Please quote the material exactly, every line of it.

[BEGIN Available data]

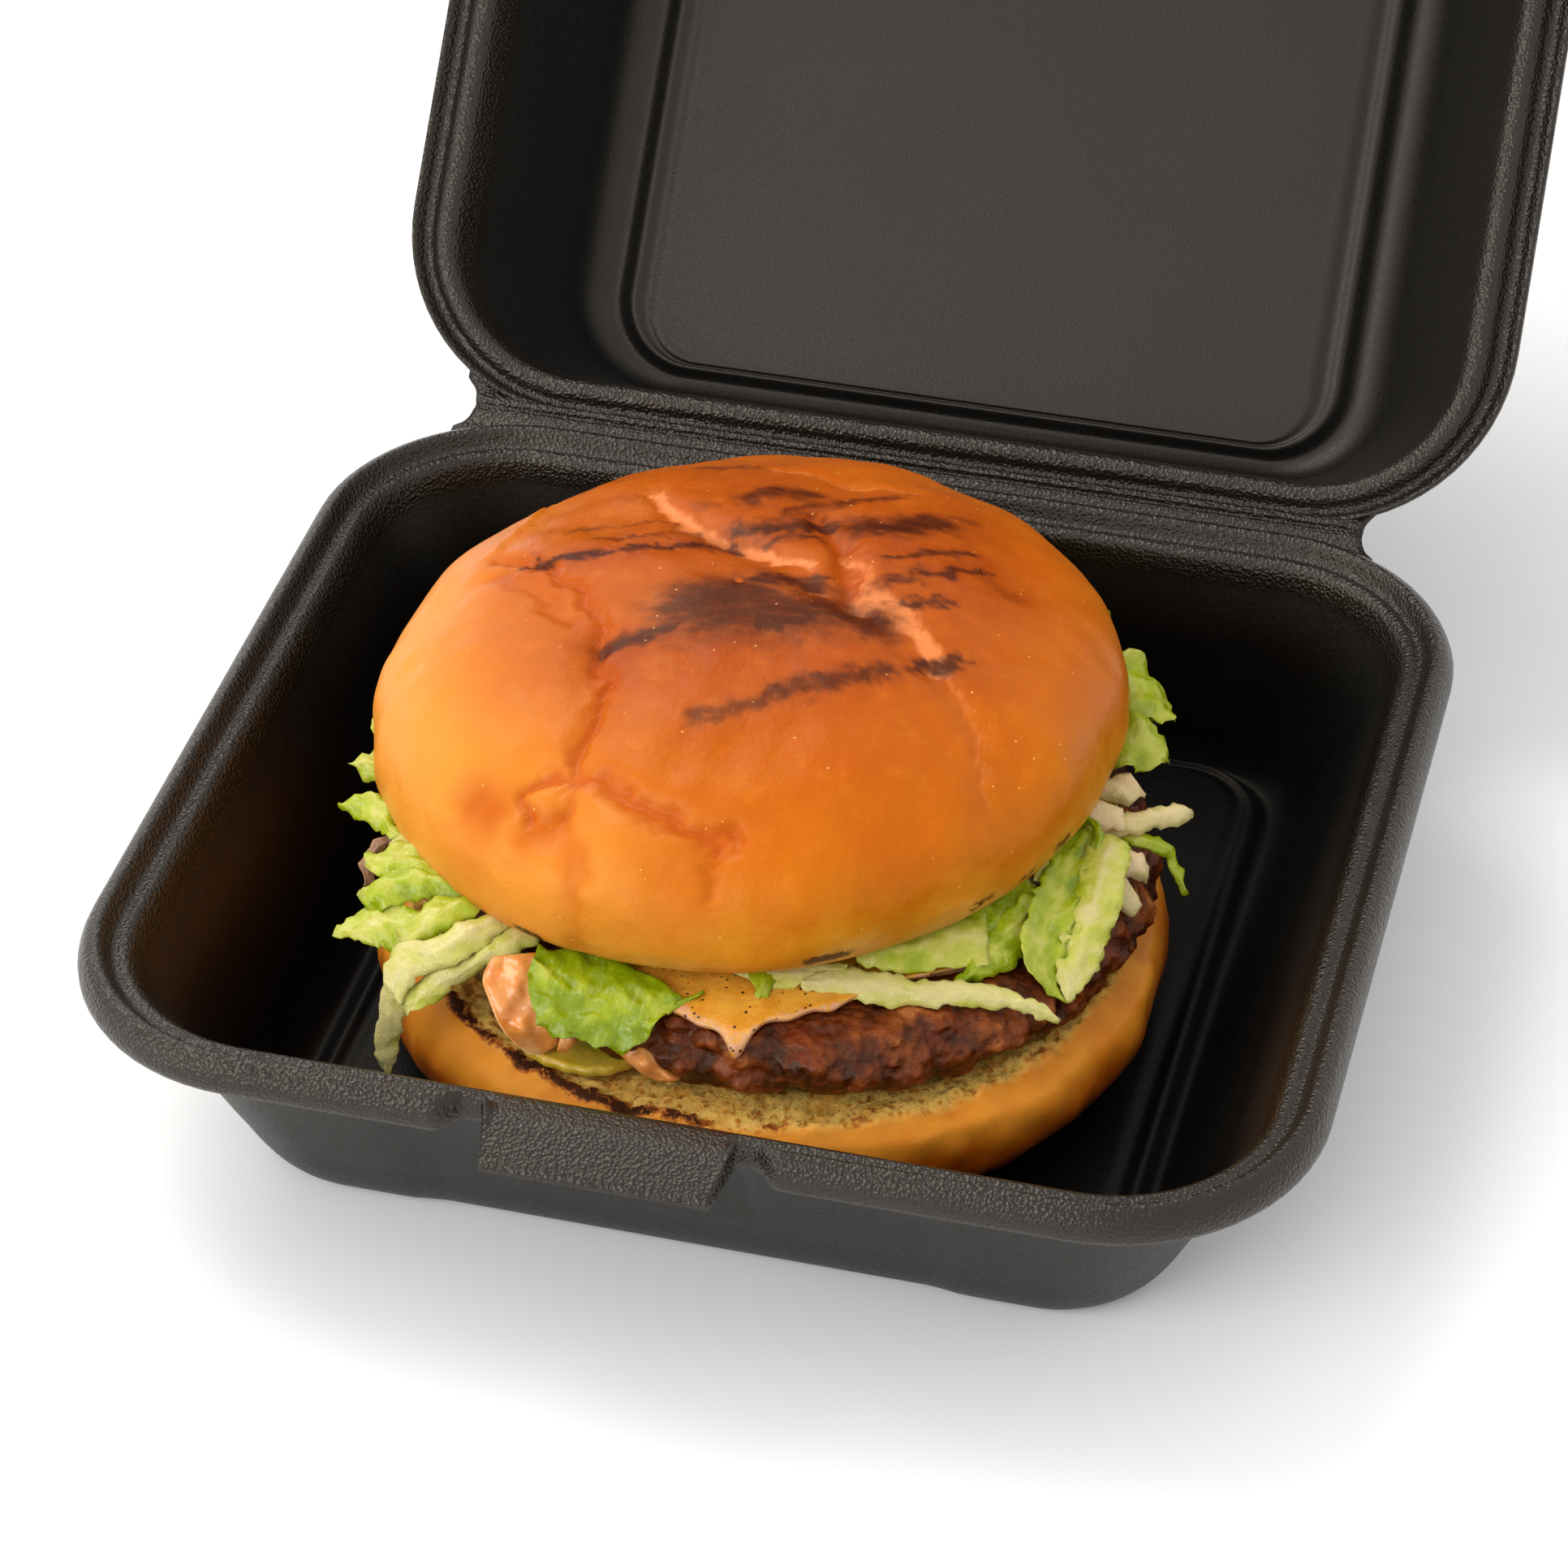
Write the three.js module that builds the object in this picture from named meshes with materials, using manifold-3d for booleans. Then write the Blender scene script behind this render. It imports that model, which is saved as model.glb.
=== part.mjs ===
// A burger in an open hinged clamshell box.
// Millimetres, +Z up. X runs along the hinge, -Y is the box's front, and the origin is the
// middle of the tray's flat bottom. The lid stands open in the position modelled.
import * as THREE from 'three';
import Module from 'manifold-3d';

const wasm = await Module();
wasm.setup();

// ---- Driving dimensions: the box ----
const BOX_WIDTH = 152;
const BOX_FRONT = -66.8;
const BOX_BACK = 70;
const RIM_TOP = 34;
const RIM_RADIUS = 26;
const WALL = 1.8;
const HINGE_Y = 71;
const HINGE_Z = 33;
const HINGE_HALF_WIDTH = 61;
const HINGE_GAP = 0.15;
const WEB_THICKNESS = 1.0;
const LID_OPEN_DEG = 131.8;
const LID_DEPTH = 31;

// The front flap of the tray, between two notches in the rim.
const FLAP_X = -4.0;
const FLAP_HALF = 14.4;
const NOTCH_WIDTH = 4.6;
const EDGE_RUN = 0.4;
const NOTCH_RUN = 1;

// The shallow recess in the front wall, between two rounded pillars.
const RECESS_HALF = 30;
const RECESS_RUN = 5;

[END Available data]

Task output:
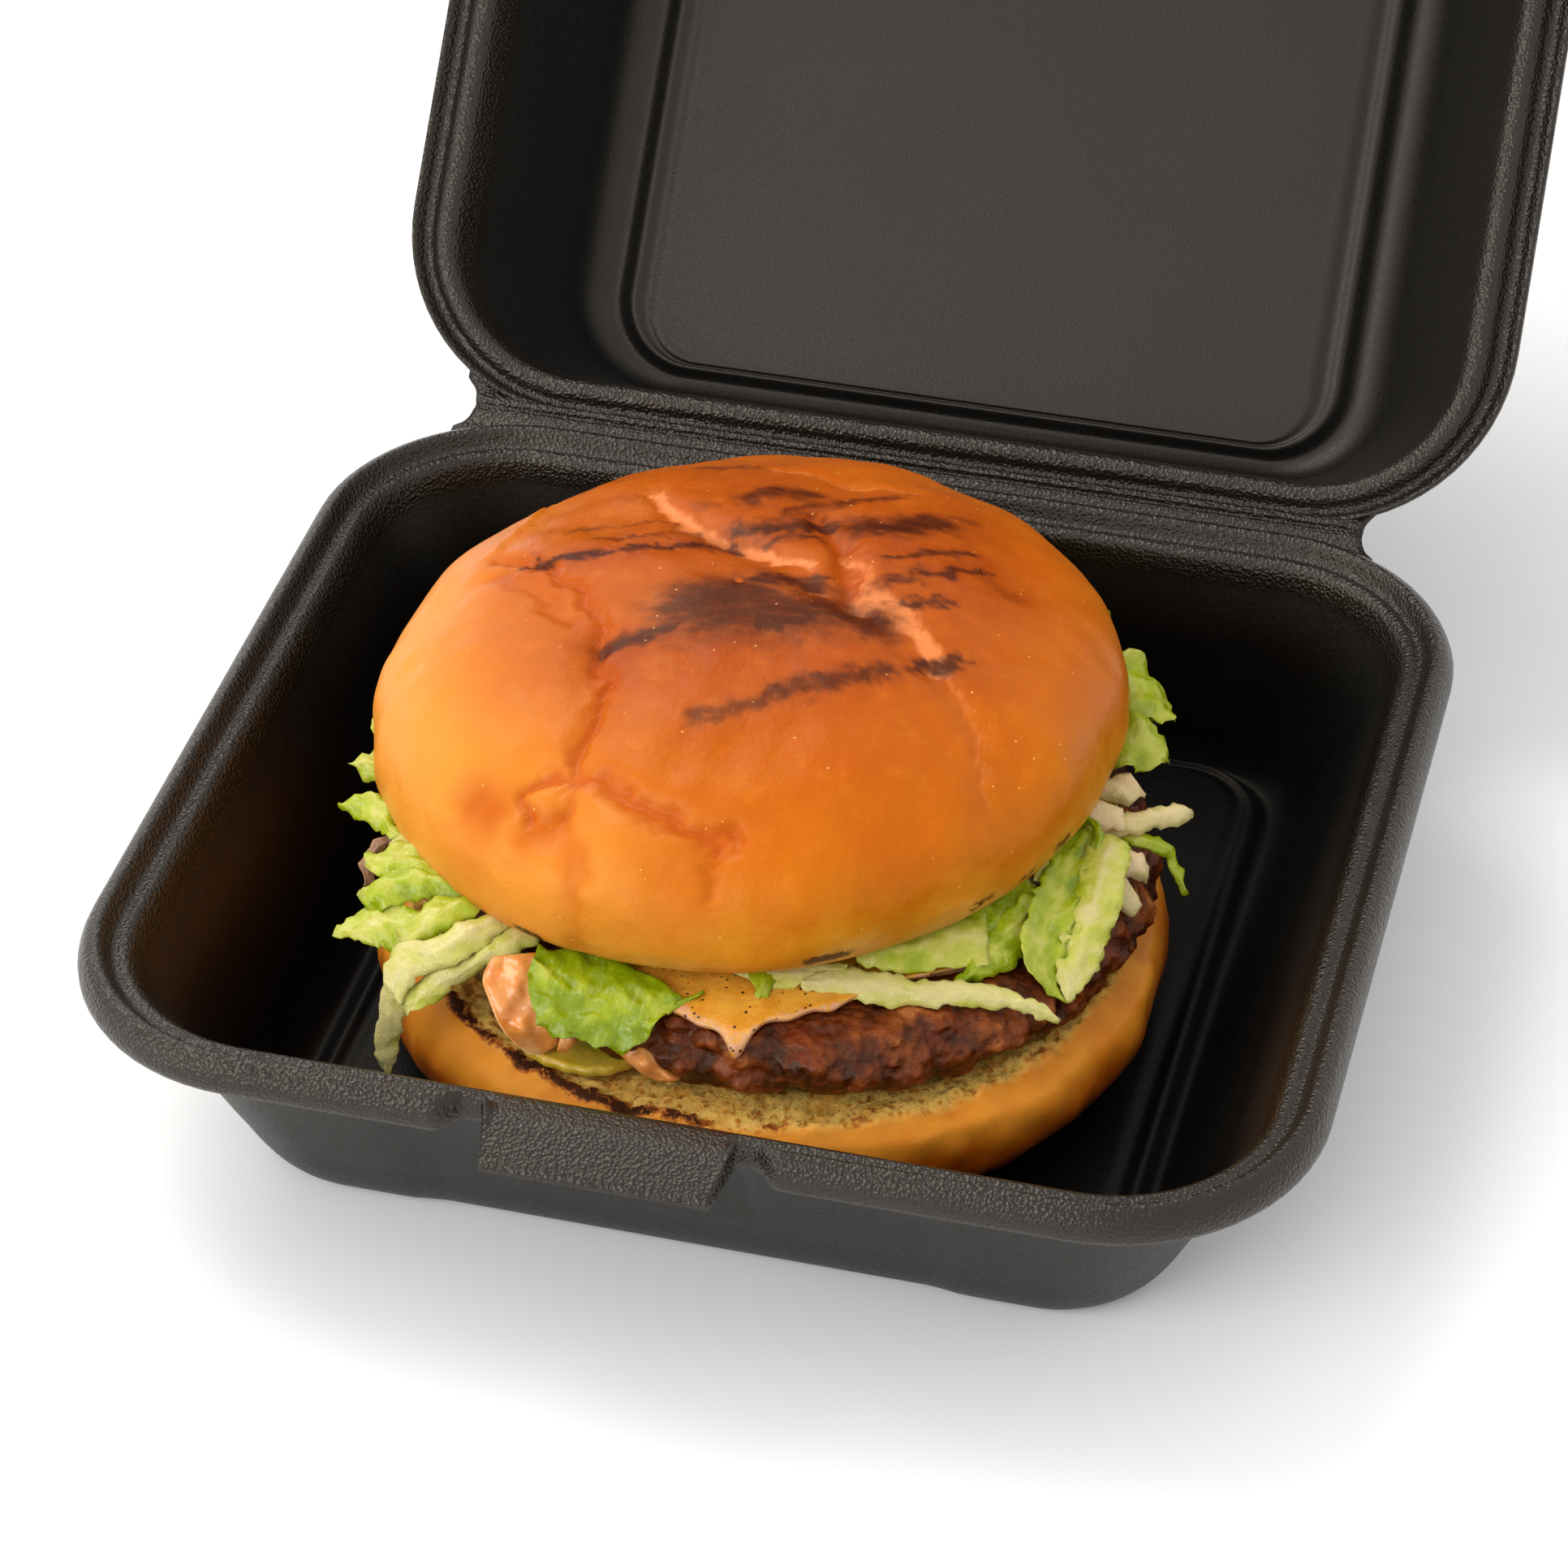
Write the three.js module that builds the object in this picture from named meshes with materials, using manifold-3d for booleans. Then write the Blender scene script behind this render. It imports that model, which is saved as model.glb.
=== part.mjs ===
// A burger in an open hinged clamshell box.
// Millimetres, +Z up. X runs along the hinge, -Y is the box's front, and the origin is the
// middle of the tray's flat bottom. The lid stands open in the position modelled.
import * as THREE from 'three';
import Module from 'manifold-3d';

const wasm = await Module();
wasm.setup();

// ---- Driving dimensions: the box ----
const BOX_WIDTH = 152;
const BOX_FRONT = -66.8;
const BOX_BACK = 70;
const RIM_TOP = 34;
const RIM_RADIUS = 26;
const WALL = 1.8;
const HINGE_Y = 71;
const HINGE_Z = 33;
const HINGE_HALF_WIDTH = 61;
const HINGE_GAP = 0.15;
const WEB_THICKNESS = 1.0;
const LID_OPEN_DEG = 131.8;
const LID_DEPTH = 31;

// The front flap of the tray, between two notches in the rim.
const FLAP_X = -4.0;
const FLAP_HALF = 14.4;
const NOTCH_WIDTH = 4.6;
const EDGE_RUN = 0.4;
const NOTCH_RUN = 1;

// The shallow recess in the front wall, between two rounded pillars.
const RECESS_HALF = 30;
const RECESS_RUN = 5;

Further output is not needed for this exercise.